– Войдите, – отзывается нана.
Доктор Томас переступает порог.
– А мы только есть собрались. – Она тяжело, с гримасой поднимается.
– Извините, Тала. Мы только что получили результаты для Ами. И для вас, Бондок.
– И что?
– Может, мне лучше заглянуть попозже? – Доктор Томас заметно нервничает, и я понимаю, что хороших новостей ждать не стоит, но, с другой стороны, какие новости могли бы быть сейчас хорошими для всех?
– Нет, – говорит Бондок. Он так и остался сидеть и теперь хмуро смотрит на доктора Томаса. – Рассказывайте, что там велел передать этот ваш доктор Замора.
Доктор Томас откашливается и передает нане и Капуно по листку.
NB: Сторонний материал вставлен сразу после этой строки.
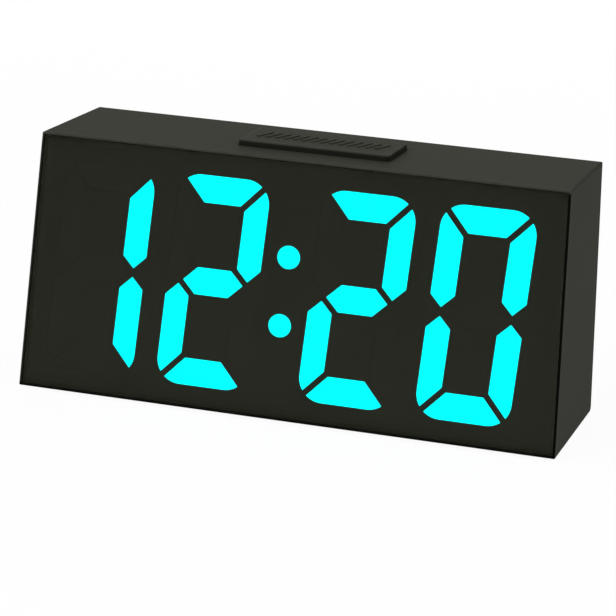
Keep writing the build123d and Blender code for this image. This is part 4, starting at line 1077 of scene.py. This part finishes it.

– Это ваши официальные документы. В них подтверждается наличие у вас Mycobacterium leprae и содержится обязательство находиться в пределах зон Leproso, когда новые правила вступят в силу.
– А я? – спрашивает Бондок.
– Вы чисты, – сообщает доктор Томас и протягивает ему другую бумагу. Бондок поднимается и вырывает листок у доктора.
– Ты теперь даже разговариваешь, как они, – шипит он, и доктор опускает глаза.
– А Ами? – спрашивает нана, и я слышу, как дрожат ее губы.
– Мне очень жаль, Тала.
Нана берет протянутый листок и впивается в него глазами. А потом вдруг начинает плакать.
– Нана?
Она пытается что-то выговорить, но рыдания сотрясают ее и душат.
– Сестра Маргарита придет завтра и все подробно объяснит. – Доктор Томас тихонько выходит из дома.
Бондок берет бумагу, читает и вздыхает.
– Ох, Тала.
От него листок попадает наконец ко мне. Под клеточками с моим именем и возрастом, над синеватой печатью в квадратике стоит аккуратный крестик. Ниже одно-единственное слово.
Теперь я знаю, которое из двух предпочла бы, если бы могла выбирать.
Не это – другое.
Sano.
Нана выплакалась и, обессилев, ложится на кровать. Мы прибираемся. Братья уходят, а во мне все еще бурлит энергия. Я остаюсь у нашей спальни.
– Нана? – Я слышу неровное, рваное дыхание и сажусь рядом с ней на кровать. – Мне так жаль.
Она протягивает руку за спину и ищет мою.
– Почему ты извиняешься? Это хорошая новость. – Ее сотрясает новый приступ рыданий. – Ты здорова, моя малышка. Это хорошая новость.
Я не знаю, что сказать, поэтому просто сижу, пока ее дыхание не замедляется. Нана засыпает, а я совсем не чувствую усталости. Ощущение такое, словно в кровь высыпали крохотных жарких бусинок. Поиграть в доме? Нет, слишком шумно – нана может проснуться. Я собираю свои гоночные ягоды из сада и выхожу на улицу.
Ноги сами несут меня в поле, где днем стояла наша очередь. По обе стороны сточного канала, словно квадратные кустики, растут дома. Строители ушли, вокруг ни души, и свет дают только окна больницы да луна в небе. В больнице лежит Росита, но я не хочу, чтобы меня видели правительственные врачи.
Нана забеспокоится, если проснется, а меня не будет рядом. Я иду по новой улице и кладу по одной гоночной ягоде на крыльцо каждого дома – как подарок для новоселов. Когда ягоды кончаются, начинаю собирать их с невысокого куста, а потом вдруг понимаю, что это глупо. Скорее всего, их никто и не заметит. И даже если кто-то заметит, то не поймет, от кого они, потому что, когда они приедут, меня здесь уже не будет.
Боль сковывает грудь, и только когда я забираюсь на кровать к нане и прижимаюсь к ее теплой спине, дышать становится легче. Я засовываю одну ягоду в ее карман – надеюсь, уж она-то догадается, что это от меня.
Коллекционер
Тук-тук!
Я вздрагиваю и просыпаюсь так резко, словно падала с огромной высоты и вдруг остановилась.
Тук-тук-тук!
Кто-то стучит в дверь. Нана уже поднялась. Ее сторона постели успела остыть и теперь, пока ее нет, понемногу разглаживается. Дверь со скрипом открывается, и до меня доносится голос Бондока. Сердце замедляет бег.